A pragmatic posture for operators

The posture that holds up in practice is the one that treats the three concepts as complementary layers, not as competing labels.

At the bottom layer, compliance as a continuing state. A documented inventory of AI systems. A living risk register. A clear view on which systems are in scope of the AI Act and which are not. Assigned ownership. A working relationship with competent authorities where relevant.

In the middle layer, formal conformity assessment for in scope high risk systems, against harmonised standards where available, with a technical documentation file that matches Annex IV and a declaration of conformity on record before the system is placed on the market or put into service.

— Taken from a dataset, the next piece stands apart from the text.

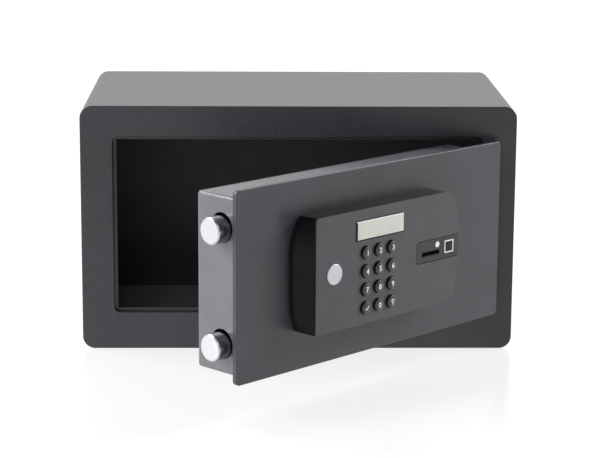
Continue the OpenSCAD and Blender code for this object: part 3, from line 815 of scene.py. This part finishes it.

At the top layer, voluntary certification that produces legible, durable artefacts counterparties can read and rely on without having to reconstruct the evidence themselves. ISO 42001 for the management system layer. Agent Certified or equivalent for the agent specific technical and oversight layer. Sector specific assurance where relevant.

Operators who build posture in this way find that each layer reinforces the others. The compliance layer produces the evidence the conformity assessment needs. The conformity assessment produces the artefacts the certification layer can point to. The certification layer produces the signal that procurement teams and insurers can read in minutes instead of weeks.

What to do now

The most useful exercise for most operators is the evidence mapping exercise. Take each of the specific obligations that apply to your in scope systems under the AI Act. For each one, identify the evidence you currently have, where it lives, and who owns it. Then identify the gaps. Most operators find that they are stronger on governance and weaker on technical documentation, weaker on human oversight design than they thought, and weaker on post market monitoring than the Act expects.

The remediation plan that comes out of that exercise is the compliance plan. The evidence that comes out of closing the gaps is the input to conformity assessment. The durable artefacts that can be produced once the evidence exists are the input to certification. All three layers then move forward in parallel.